The statistic asymptotically (for large sizes) has the Chi-square distribution with $1$ degree of freedom.

The p-value, designated on the basis of the test statistic, is compared with the significance level $\alpha$:

\begin{array}{ccl}
$ if $ p \le \alpha & \Longrightarrow & $ reject $ \mathcal{H}_0 $ and accept $ 	\mathcal{H}_1, \\
$ if $ p > \alpha & \Longrightarrow & $ there is no reason to reject $ \mathcal{H}_0. \\
\end{array}

A good model should fulfill two basic conditions: it should fit well and be possibly simple. The quality of Cox proportional hazard model can be evaluated with a few general measures based on: $L_{FM}$ - the maximum value of likelihood function of a full model (with all variables),

$L_0$ - the maximum value of the likelihood function of a model which only contains one free word,

$d$ - the observed number of failure events.

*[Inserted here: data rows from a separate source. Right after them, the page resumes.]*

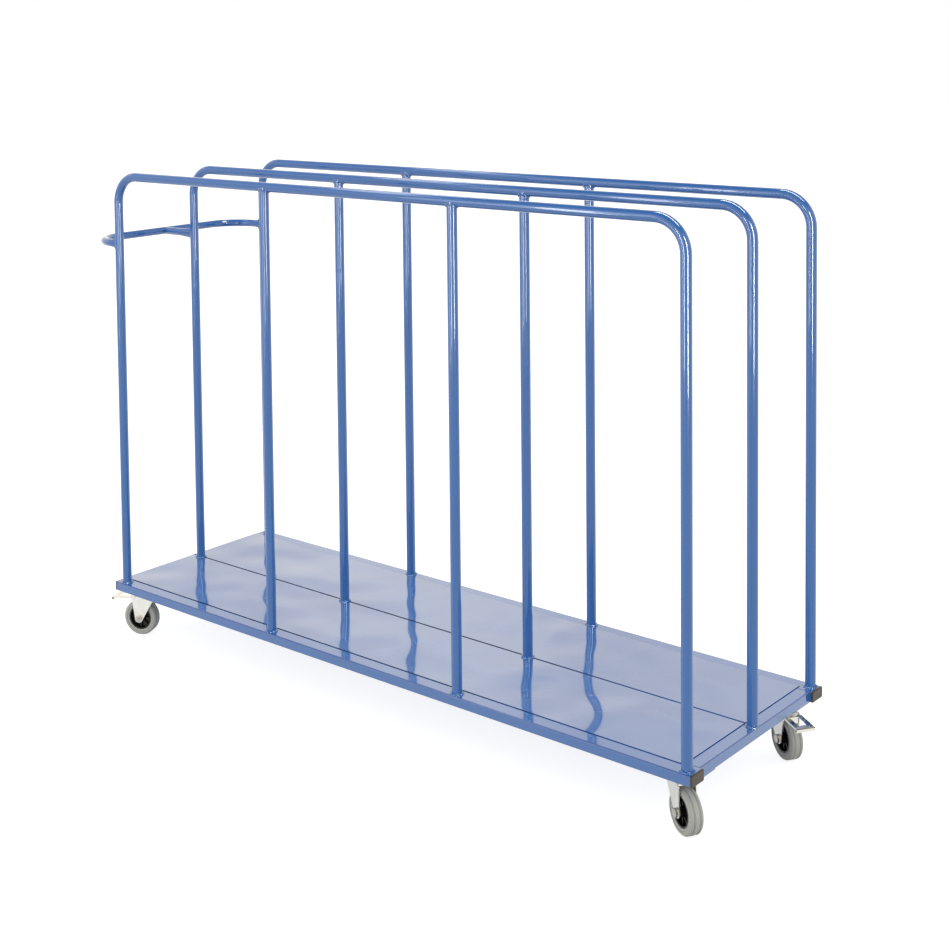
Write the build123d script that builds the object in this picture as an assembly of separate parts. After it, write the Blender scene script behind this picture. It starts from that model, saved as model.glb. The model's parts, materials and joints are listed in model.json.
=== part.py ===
from build123d import *
import os
from math import cos, pi, sin, sqrt

os.makedirs("parts", exist_ok=True)

# Mat trolley: three tubular hoops on a sheet-topped frame that rolls on four swivel casters.
# Millimetres. X runs along the length (+X is the end without the handle), Y across (+Y is the
# back), Z up. The origin is the middle of the deck's top face, on the middle hoop's plane.

# Hoops and the posts inside them
tube_diameter = 25.4
tube_wall = 1.5
hoop_length = 1830.0
hoop_spacing = 284.0
hoop_rise = 1169.5
hoop_bend_radius = 75.0
left_post_offset = -327.0
right_post_offset = 295.0

# Base frame: rectangular rails, and how far they stand out past the posts' axes
rail_width = 50.0
rail_height = 25.0
rail_wall = 2.0
rail_corner_radius = 2.5
rail_side_reach = 18.0
rail_right_reach = 17.0
rail_left_reach = 27.0
right_end_rail_reach = 13.0

# Deck sheets
sheet_thickness = 1.5
sheet_width = 262.0
sheet_front_inset = 40.0
sheet_right_inset = 20.0
sheet_left_reach = 31.0
sheet_seam_gap = 3.0
sheet_hole_clearance = 0.6

# Plastic end caps of the rails
cap_rim = 5.0
cap_rim_fillet = 1.2
cap_plug_depth = 16.0
cap_plug_inset = 2.5
cap_fin_thickness = 1.6
cap_fin_clearance = 0.2
cap_fin_count = 3

# Push handle. Its tube is squeezed to an upright oval where it meets the posts. The bend takes
# all but a sliver of its square corner, so that the bent run keeps short straight ends.
handle_diameter = 22.0
handle_wall = 1.5
handle_height = 977.0
handle_reach = 131.0
handle_bend_radius = 100.0
handle_bend_share = 0.999
handle_oval_height = 30.0
handle_oval_width = 15.0
stub_taper_length = 60.0

# Welds
foot_weld_leg = 4.5
foot_weld_shoulder_share = 0.62
top_weld_leg = 3.0
post_end_depth = 2.5

# Caster pads and their fixings
caster_end_inset = 56.0
caster_side_inset = 70.0
pad_length = 130.0
pad_width = 112.0
pad_thickness = 5.0
pad_corner_radius = 8.0
bolt_spacing_x = 80.0
bolt_spacing_y = 60.0
bolt_diameter = 8.0
bolt_across_flats = 13.0
bolt_head_height = 5.3
bolt_hole_clearance = 0.5
washer_diameter = 16.0
washer_thickness = 1.6

# Caster, measured down from the top of its plate and out from its swivel axis
caster_height = 125.0
wheel_diameter = 100.0
wheel_trail = 40.0
plate_length = 105.0
plate_width = 84.0
plate_thickness = 3.0
plate_corner_radius = 8.0
crown_top = 8.0
crown_radius = 28.0
crown_skirt_height = 3.6
crown_skirt_thickness = 1.5
saddle_top = 12.0
brake_saddle_reach = 44.0
fork_thickness = 3.0
fork_gap = 40.0
leg_top_trailing = 46.0
brake_leg_top_trailing = 60.0
leg_top_leading = 20.0
leg_top_corner = 5.0
leg_shoulder_drop = 25.0
leg_shoulder_leading = 2.0
leg_boss_radius = 12.0
leg_boss_side_share = 0.85
leg_boss_drop_share = 0.52
king_pin_diameter = 12.0
king_pin_head_diameter = 20.0
king_pin_head_height = 3.0
running_clearance = 0.08
seat_gap = 0.3
ball_diameter = 4.7
ball_ring_radius = 19.0
ball_count = 18

# Wheel
tyre_width = 32.0
tyre_inner_diameter = 68.0
tyre_bead_width = 28.0
tyre_tread_width = 19.0
tyre_shoulder_drop = 6.5
tyre_wall_drop = 11.0
tread_groove_place = 8.0
tread_groove_width = 1.4
tread_groove_depth = 1.2
wall_rib_radius = 42.0
wall_rib_width = 2.0
wall_rib_height = 0.5
hub_boss_diameter = 24.0
hub_boss_width = 38.0
hub_rim_width = 28.0
hub_rim_thickness = 4.0
hub_web_thickness = 6.0
hub_rib_thickness = 2.5
hub_rib_width = 18.0
hub_rib_count = 8
bush_diameter = 15.0
axle_diameter = 10.0
axle_across_flats = 17.0
axle_head_height = 6.4
axle_tail = 3.0

# Brake pedal, measured out from the swivel axis like the rest of the caster
pedal_pin_out = 54.0
pedal_pin_drop = 19.0
pedal_pin_diameter = 6.0
pedal_pin_tail = 1.5
pedal_eye_radius = 6.0
pedal_neck_width = 38.0
pedal_neck_end = 64.0
pedal_width = 46.0
pedal_end = 121.0
pedal_thickness = 2.0
pedal_flange_depth = 5.0
pedal_lip_radius = 5.0
pedal_lip_bore = 5.4
pedal_lip_overhang = 1.0
pedal_window_start = 71.0
pedal_window_length = 38.0
pedal_window_width = 22.0
pedal_window_corner = 3.0
pedal_slope_angle = 4.0
shoe_start = 60.0
shoe_length = 9.0
shoe_width = 24.0
shoe_gap = 3.2

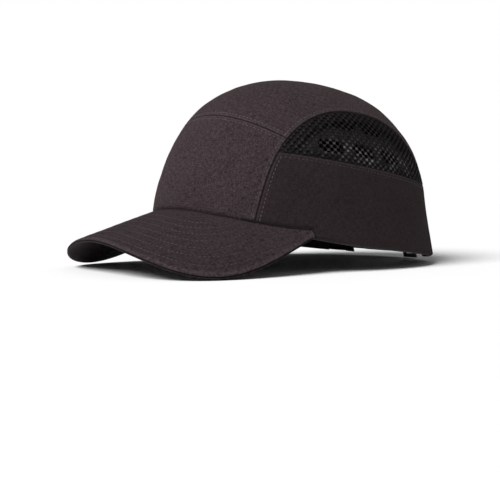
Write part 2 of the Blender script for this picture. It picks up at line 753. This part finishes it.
# %% Front and crown panels
CLOTH = 1.0 * MM
front = cut_panel("front_panel_canvas",
                  [(LEFT_SEAM, "under"), (RIGHT_SEAM, "under"), (FRONT_SEAM, "under")])
bisect(front, Seam((0, 0, 0), (0, -1, 0)), keep="over")
sew(front, [LEFT_SEAM, RIGHT_SEAM, FRONT_SEAM], wave=0.8 * MM, wave_size=24 * MM)
unwrap(front)
thicken(front, CLOTH)
finish(front, "cap", "crown_cloth", "front_panel")

crown = cut_panel("crown_panel_canvas", [(LEFT_SEAM, "under"), (RIGHT_SEAM, "under")])
for seam in (FRONT_SEAM, VENT_SEAM):
    for offset in (0.0,) + SUPPORTS:
        bisect(crown, seam, offset=offset)


def below_crown(face):
    middle = face.calc_center_median()
    seam = FRONT_SEAM if middle.y < 0 else VENT_SEAM
    return (middle - seam.point).dot(seam.normal) < 0


drop_faces(crown, below_crown)


class CrownEdge:
    """The crown panel's lower edge: the front seam ahead of the middle, the vent seam behind it."""

    def across(self, co, normals):
        return np.where(co[:, 1] < 0, FRONT_SEAM.across(co, normals), VENT_SEAM.across(co, normals))


sew(crown, [LEFT_SEAM, RIGHT_SEAM, CrownEdge()], wave=0.8 * MM, wave_size=30 * MM)
unwrap(crown, upward=Vector((0, 1, 0)))
thicken(crown, CLOTH)
finish(crown, "cap", "crown_cloth", "crown_panel")

# %% [markdown]
# Each side panel runs from the band's seam back to the middle of the nape. The back opening is cut
# from it a little wide, because the binding will cover the raw edge.

# %% Side panels
ARCH_RADIUS = 40 * MM
ARCH_SPRING = 4 * MM
BINDING_COVER, BINDING_WIDTH = 1.2 * MM, 5 * MM


def arch_distance(co):
    """How far a point is from the middle of the back opening, level or round its arch."""
    over = np.maximum(co[:, 2] - ARCH_SPRING, 0)
    return np.hypot(co[:, 0], over)


def drop_opening(piece, radius):
    co = coordinates(piece)
    inside = (arch_distance(co) < radius) & (co[:, 1] > 0)
    drop_faces(piece, lambda face: all(inside[v.index] for v in face.verts))


class FrontEdge:
    """A side panel's front edge: the band's seam, ahead of the middle only."""

    def __init__(self, seam):
        self.seam = seam

    def across(self, co, normals):
        return np.where(co[:, 1] < 0, self.seam.across(co, normals), 1.0)


for side, seam in BAND_SEAMS.items():
    sign = seam.normal.x
    half = Seam((0, 0, 0), (sign, 0, 0))
    panel = cut_panel(f"{side}_side_panel_canvas", [(VENT_SEAM, "under")])
    bisect(panel, half, keep="over")
    for offset in (0.0,) + SUPPORTS:
        bisect(panel, seam, offset=offset)
    drop_faces(panel, lambda f: f.calc_center_median().y < 0 and f.calc_center_median().x * sign < band_x)
    drop_opening(panel, ARCH_RADIUS + BINDING_COVER)
    sew(panel, [VENT_SEAM, FrontEdge(seam)], wave=0.8 * MM, wave_size=28 * MM)
    unwrap(panel)
    thicken(panel, CLOTH)
    finish(panel, "cap", "side_cloth", f"{side}_side_panel")

# %% [markdown]
# ## Mesh vents
# The vents are a warp-knitted net. We knit it flat: a grid of diamonds whose corners are the knots.
# Insetting every diamond and deleting the middles leaves only yarn. Each knot is then carried onto
# the form through the vent's unwrapped pattern, so that the net's holes keep their size everywhere.

# %% From the flat pattern to the form
KNOT_PITCH, KNOT_ROW = 5.0 * MM, 2.35 * MM
YARN, YARN_DEPTH = 0.45 * MM, 0.55 * MM
KNOT_BULGE, KNOT_SIZE = 0.35 * MM, 0.65 * MM


def flat_pattern(panel):
    """A search tree over a panel's unwrapped pattern, with the triangles it came from."""
    unwrap(panel)
    mesh = panel.data
    mesh.calc_loop_triangles()
    uv = mesh.uv_layers.active.data
    flat, solid = [], []
    for tri in mesh.loop_triangles:
        flat.append([Vector((*uv[i].uv, 0)) * MM for i in tri.loops])
        solid.append([mesh.vertices[i].co.copy() for i in tri.vertices])
    corners = [p for tri in flat for p in tri]
    tree = BVHTree.FromPolygons(corners, [(3 * i, 3 * i + 1, 3 * i + 2) for i in range(len(flat))])
    return tree, flat, solid, np.array(corners)


def to_form(pattern, place):
    """Carries a flat point onto the panel, and beyond its edge by the nearest triangle's plane."""
    tree, flat, solid, _ = pattern
    _, _, index, _ = tree.find_nearest(Vector((place[0], place[1], 0)))
    a, b, c = flat[index]
    d, e, f = b - a, c - a, Vector((place[0], place[1], 0)) - a
    area = d.x * e.y - d.y * e.x
    s, t = (f.x * e.y - f.y * e.x) / area, (d.x * f.y - d.y * f.x) / area
    p, q, r = solid[index]
    return p + (q - p) * s + (r - p) * t


# %% [markdown]
# The net hangs with its rows level from front to back. Its knots are laid out in the flat at that
# angle, and only the diamonds that lie on the panel are kept.

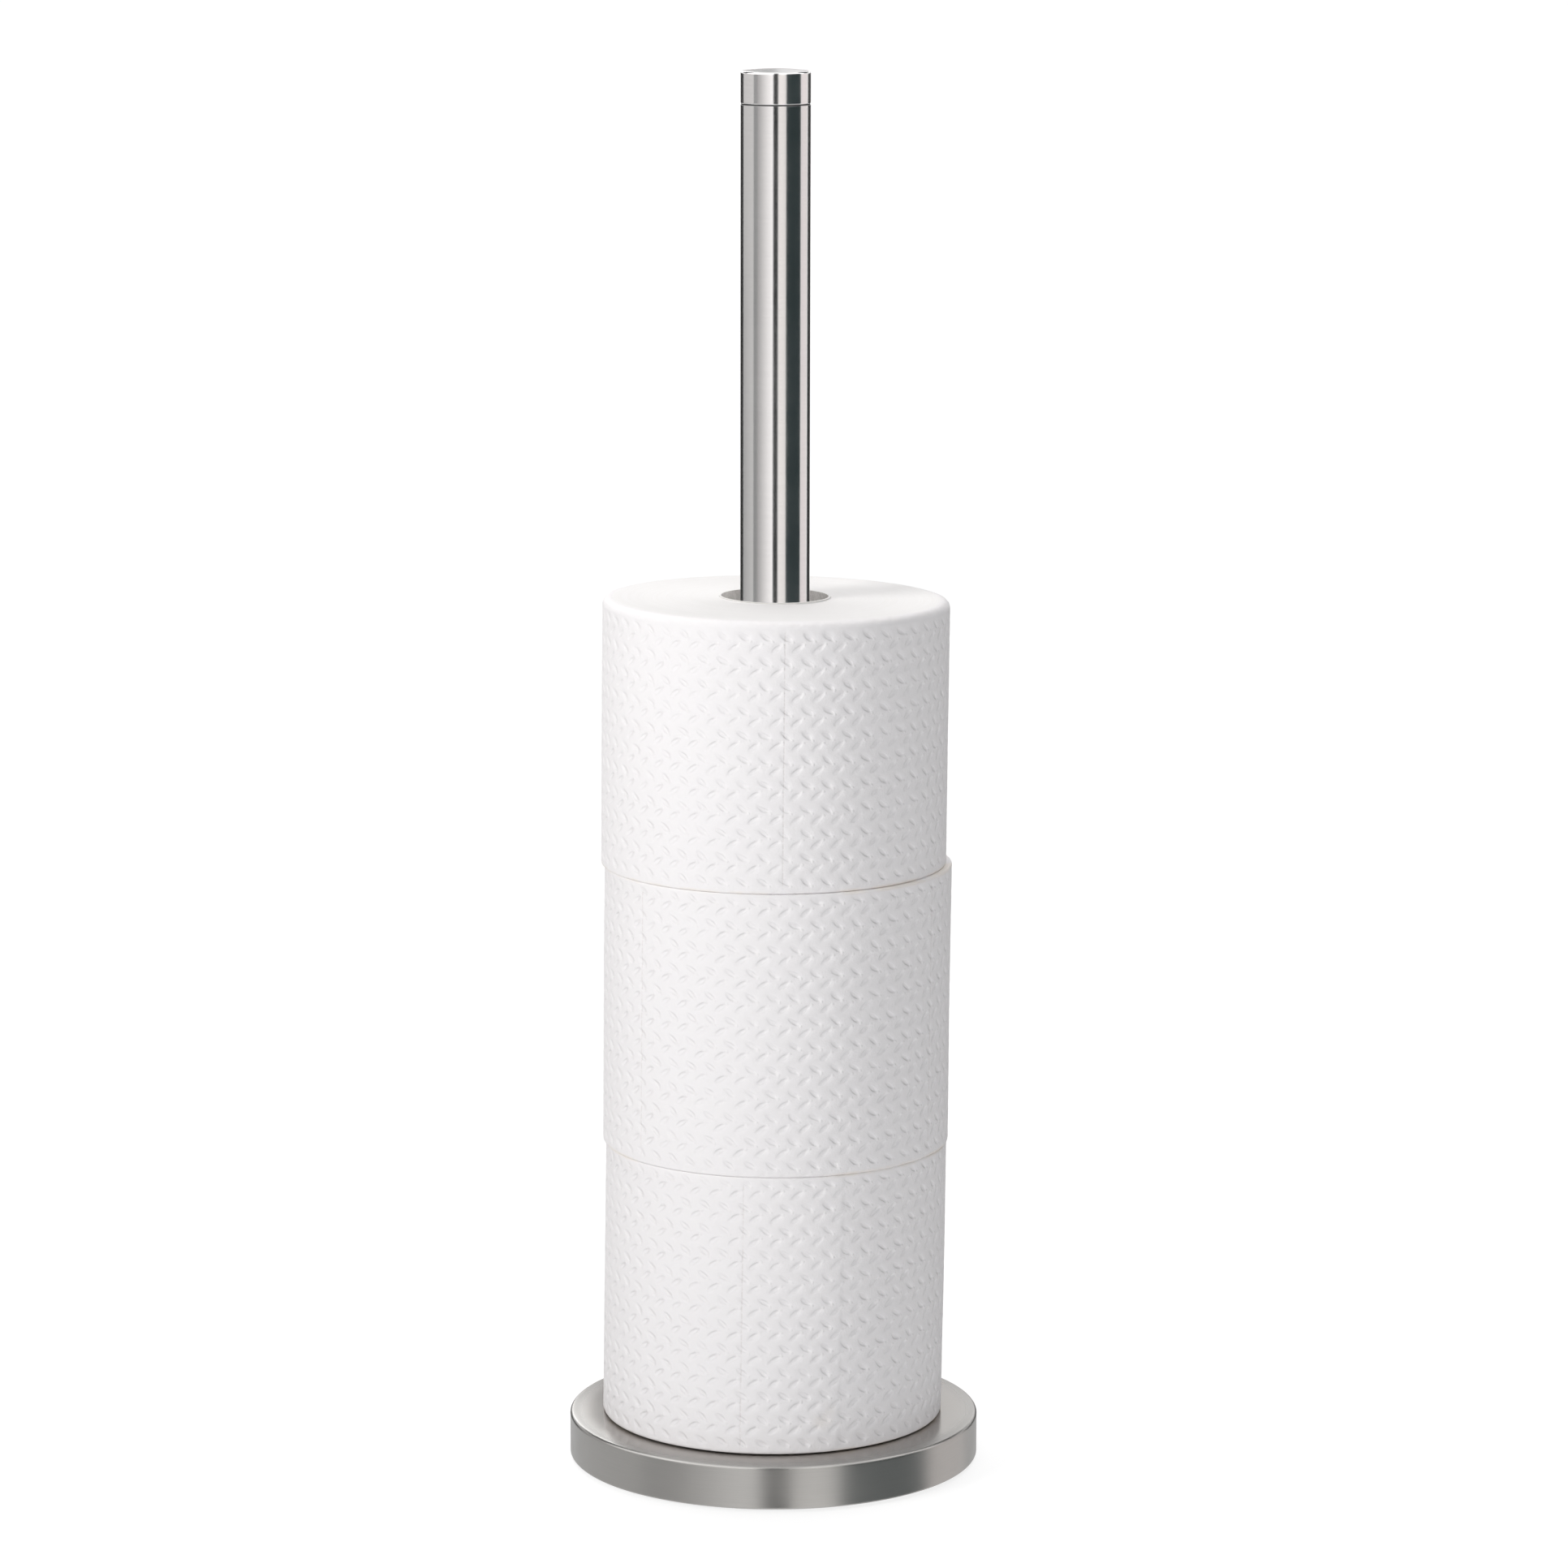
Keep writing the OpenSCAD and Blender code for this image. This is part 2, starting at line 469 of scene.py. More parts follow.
@dataclass(frozen=True)
class WornMetal(Finish):
    """Cast or plated metal with specks and stains.

    Attributes:
        colour: its colour.
        stain: its colour in the stains.
        metallic: 1 for bare metal.
        roughness: mean roughness.
        specks: specks in a metre.
        depth: depth of the specks.
    """

    colour: Colour
    stain: Colour
    metallic: float = 1.0
    roughness: float = 0.4
    specks: float = 900.0
    depth: float = 0.02 * MM

    def material(self) -> bpy.types.Material:
        """Builds the material."""
        material, desk, shader, place = self.begin()
        specks, stains = self.group(desk, fine_wear(), place, Specks=self.specks)
        inputs = {
            "Base Color": desk.blend(stains.step(0.45, 0.7), self.colour, self.stain),
            "Roughness": specks.step(0.3, 0.7, self.roughness * 0.8, self.roughness * 1.2),
            "Metallic": self.metallic,
        }
        desk.fill(shader, inputs)
        self.bump(desk, shader, specks, self.depth)
        return material


@dataclass(frozen=True)
class Moulded(Finish):
    """Moulded rubber or plastic with a fine matt texture.

    Attributes:
        colour: its colour.
        roughness: mean roughness.
        depth: depth of the texture.
    """

    colour: Colour = grey(0.02)
    roughness: float = 0.6
    depth: float = 0.02 * MM

    def material(self) -> bpy.types.Material:
        """Builds the material."""
        material, desk, shader, place = self.begin()
        specks, stains = self.group(desk, fine_wear(), place, Specks=1800.0)
        dusty = tuple(level * 1.6 + 0.01 for level in self.colour[:3]) + (1.0,)
        inputs = {
            "Base Color": desk.blend(stains.step(0.5, 0.75), self.colour, dusty),
            "Roughness": specks.step(0.3, 0.7, self.roughness * 0.85, self.roughness * 1.15),
        }
        desk.fill(shader, inputs)
        self.bump(desk, shader, specks, self.depth)
        return material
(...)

  • Information criteria are based on the information entropy carried by the model (model insecurity), i.e. they evaluate the lost information when a given model is used to describe the studied phenomenon. We should, then, choose the model with the minimum value of a given information criterion.

$AIC$, $AICc$, and $BIC$ is a kind of a compromise between the good fit and complexity. The second element of the sum in formulas for information criteria (the so-called penalty function) measures the simplicity of the model. That depends on the number of parameters ($k$) in the model and the number of complete observations ($d$). In both cases the element grows with the increase of the number of parameters and the growth is the faster the smaller the number of observations.

The information criterion, however, is not an absolute measure, i.e. if all the compared models do not describe reality well, there is no use looking for a warning in the information criterion.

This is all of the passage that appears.